Which records are eligible for clearance? States that permit felony record clearance frequently limit its application to low-level felonies. There are usually fewer restrictions on misdemeanors, but in both felony and misdemeanor clearance policies, violent and sex offenses are often excluded. The process of determining what types of convictions are eligible for clearance—which are established in statute—provides an opportunity for policymakers to consider racial disparity in the criminal justice system. For example, black people are arrested for marijuana use at a higher rate than white people, despite roughly equal usage, with some counties having a disparity of 10 to 1 in arrest rates, according to data from the FBI’s Uniform Crime Reporting program and U.S. Census data from 2001 to 2010. Policies that permit clearance of old drug convictions may help address this problem.
When are records eligible for clearance? Policymakers should ensure that waiting periods are appropriate to the offense and informed by available research to increase employment opportunities and maintain public safety.
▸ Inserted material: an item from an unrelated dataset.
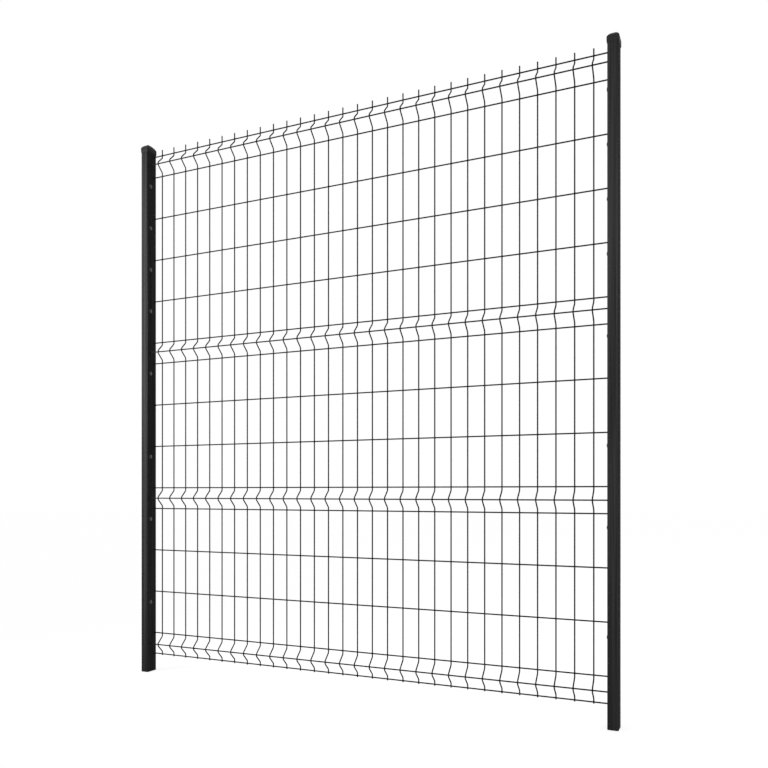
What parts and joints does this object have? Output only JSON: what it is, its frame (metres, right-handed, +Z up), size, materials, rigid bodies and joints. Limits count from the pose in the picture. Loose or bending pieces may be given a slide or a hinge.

What is the process for clearance? Currently, most record clearance policies require that people petition to clear their records. In many states, this is true even for arrests that do not result in a conviction. This process may involve submitting a petition to the court clerk or participating in a court hearing. Policymakers should consider automating the process to reduce court costs and increase access.
How much does it cost a person to clear a record? States frequently charge to file a record clearance petition. The fees can range from no cost to $500, but most commonly fall between $50 and $250. To ensure fees do not undermine a person’s ability to clear his or her record, policymakers should consider reducing these fees and providing waivers for people who are indigent.